Woman tells High Court she was questioned about qualifications and not allowed represent client at Mental Health tribunal

A solicitor has claimed she was subjected to discriminatory remarks because she is "a woman and a black African" when she sought to represent a client at a Mental Health Commission Tribunal.

The tribunal was considering the continued detention under the Mental Health Act of a woman, who cannot be identified for legal reasons, as an involuntary patient at a hospital.

Lawyers for the woman have claimed the woman and her family’s desire to be represented at the Tribunal by a solicitor chosen by them was refused by the tribunal’s chairman.

Rather than have another lawyer represent her at the hearing, the woman and her family declined to participate and left the room.


The tribunal decided the woman, who wishes to return home to her family, should remain as an involuntary patient for a further six months.

Her lawyers claim the manner in which the tribunal handled the matter render the woman’s detention unlawful.

It is claimed remarks were made to her solicitor, Ashimedua Okonkwo, which the solicitor found disturbing and discriminatory.

The case came ex parte (one side only represented) before the High Court on Friday when Ms Justice Caroline Costello directed an inquiry should be held under Article 40 of the Constitution into the legality of the woman's detention at the hospital. The matter was adjourned to next week.
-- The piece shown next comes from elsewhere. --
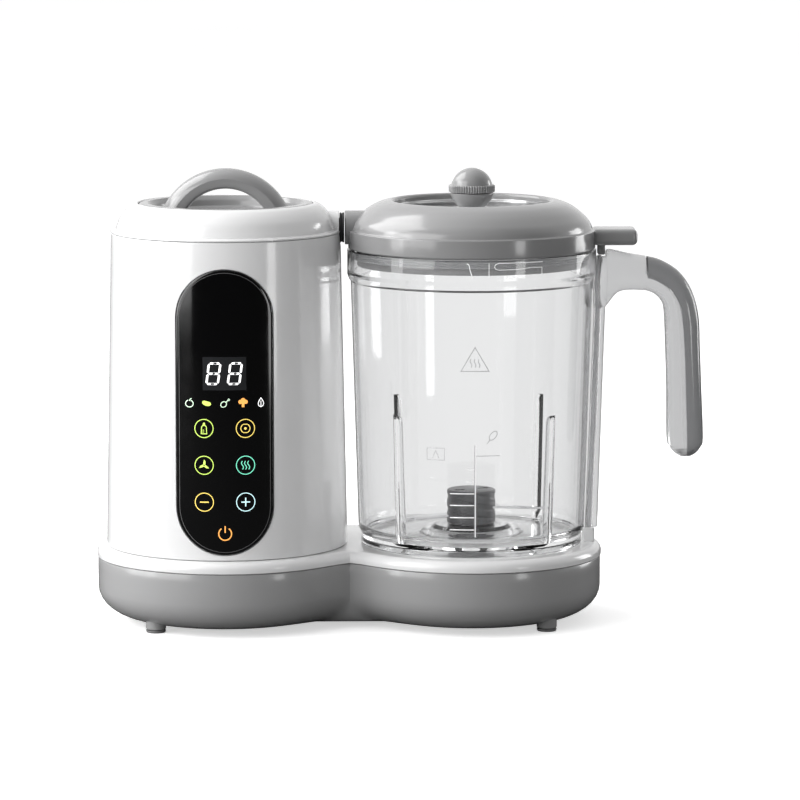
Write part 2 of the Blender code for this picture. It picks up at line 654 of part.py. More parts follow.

Feichin McDonagh SC for the woman said the manner in which the tribunal arrived at its decision to continue to keep the woman as an involuntary patient was done in the absence of fair procedures which rendered her detention unlawful.

In a sworn statement, Ms Okonkwo said she agreed to represent the woman in September.

Based in Balbriggan, Co Dublin, the solicitor said the woman’s family wanted her to represent her at the tribunal, which periodically reviews decisions to make persons involuntary patients.

The woman had had another solicitor previously assigned to represent her by the Commission.

Ms Okonkwo said she had made arrangements with, and collected her client’s file, from the other solicitor.

Ms Okonkwo, who took instructions from the woman, said she also formally notified the Commission she was now representing the woman.

Earlier this week, when she attended at a tribunal to review the woman’s case, Ms Okonkwo said the woman’s previous solicitor was also present.

She said she told the chairman of the tribunal, Eamonn Walsh BL, she was representing the woman, who did not want to be represented by the previous solicitor.

She claims the chairman said the woman did not have the right to choose her own legal representative and the tribunal had a right to do what it appeared to be reasonable and just.

Ms Okonkwo said she was asked by Mr Walsh if she was qualified to practice in Ireland, and if she knew about the Mental Health Acts. She said he had said those solicitors engaged by the Commission to act for patients were "very highly trained" in the Mental Health Act.


She said:“I found Mr Walsh’s remarks to be disturbing and I also say that I considered his remarks to be discriminatory given I am a woman and a black African.”

She wondered if Mr Walsh “questioned all legal representatives appearing before a tribunal” as to their standing in this jurisdiction.

Ms Okonkwo said she was admitted to practice as a solicitor in Ireland in 2013, holds a Masters Degree in Law from TCD, and is about to receive a Doctorate in Law from the same university.

After the previous solicitor was imposed on the woman as her legal representative, Ms Okonkwo said she protested on behalf of her client.

She claims she was asked to be quiet and was permitted to sit at the back of the room while the tribunal was being conducted but was not allowed to speak, take notes or make a recording.

Ms Okonkwo said her client left the room stating she was denied the right to have her chosen lawyer represent her and did not want to be represented by the previous solicitor.

Ms Okonkwo said the tribunal went on to consider the woman’s situation in her absence, decided the woman suffers from schizophrenia and her detention should continue for another six months.

Ms Okonkwo said the finding on schizophrenia was new and was not supported by any medical evidence. She said, according to the woman’s medical records, there has never been a diagnosis of such a condition.

She said the woman is not a risk to anyone and her family want her to be allowed come home and remain as an outpatient at the hospital.